De La Soul
@ the Love Supreme Jazz Festival
6 July 2014
Click an image to enlarge.
Biography
Formed in 1985 in Amityville, Long Island, New York, De La Soul
consists of Posdnuos (Kelvin Mercer), Trugoy the Dove (David Jolicoeur),
and Maseo (Vincent Mason, Jr.), also known as Baby Huey Maseo and
Pasemaster Mase. The three chose their stage names from “inside”
jokes and references; “Trugoy” is “yogurt,”
Jolicoeur’s favorite food, spelled backwards, and “Posdnuos”
is a reversal of Mercer’s former nickname as a DJ. The three
met in high school, and after playing in various groups began putting
together a rap act distinguished by an offbeat selection of beats
and samples and the three friends’ personal slang. De La Soul
presented their first demo, “Plug Tunin”,” to
local rap star Prince Paul (Paul Houston) of the band Stetsasonic.
Houston was impressed enough to play the tape for a number of DJs
and other music figures, and De La
Soul became the unsigned sensation of the New York rap scene. The
band decided to sign with Tommy Boy Records in 1988.
The trio’s debut album, “Three Feet High and Rising,”

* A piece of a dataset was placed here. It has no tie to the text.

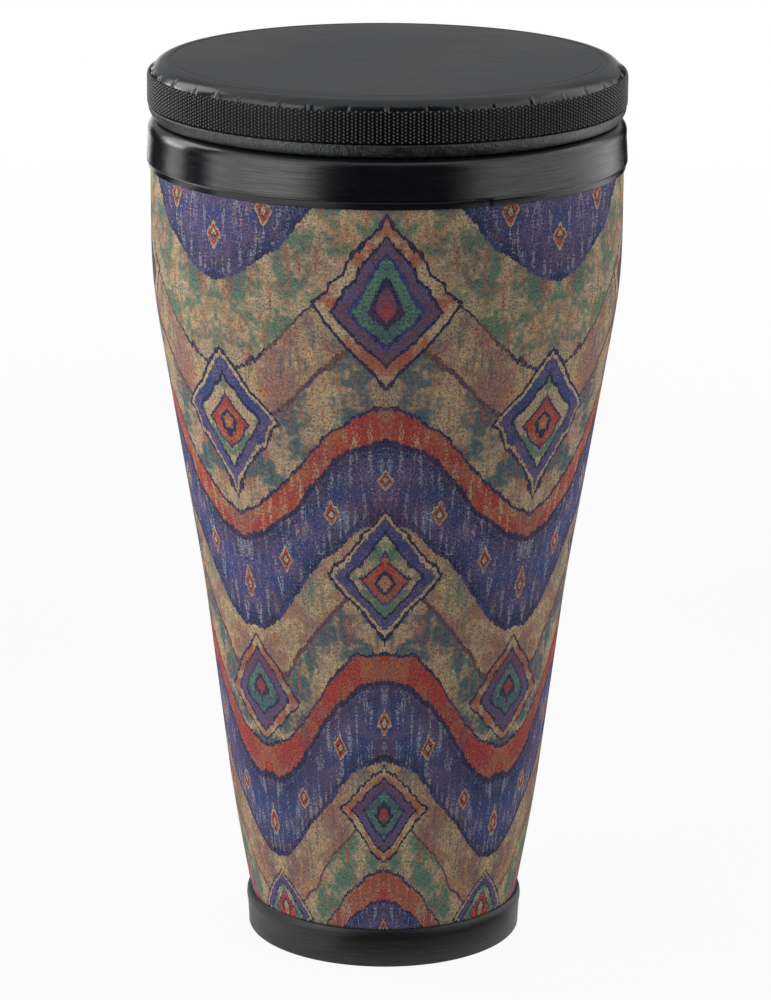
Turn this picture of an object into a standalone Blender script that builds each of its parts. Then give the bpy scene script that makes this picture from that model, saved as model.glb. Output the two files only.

produced by Prince Paul and featuring guest turns by rappers the
Jungle Brothers and Q-Tip from A Tribe Called Quest, hit the stores
in 1989. It was a smash, and introduced a new look to the rap world:
the psychedelic style of The D.A.I.S.Y. Age, which stands for “Da
Inner Sound, Y’all.” The flowers that adorned the album’s
cover led many listeners to pigeonhole De La Soul as hippies. But,
as Trugoy told New York’s Matthew Weingarden, the band refused
the label from the start: “We don’t mind if people say,
‘You remind us of the hippie days, of sixties things,’
because there is some of that in our music. But we’re not
trying for that look - we’re just being us.”
Compared with many other late-1980s pop artists under the sway
of 1960s and 1970s culture, De La Soul used their influences creatively
and often subversively. Their samples frequently came from obscure
sources like cartoons, game shows, and non-rock pop records, some
of which came from their parents’ collections, as well as
familiar R&B, funk, and rock tunes. “The Magic Number,”
one of several popular tracks from “Three Feet High,”
sampled a 1970s educational cartoon about the number three, turning
the refrain into an anthem for De La Soul’s three members.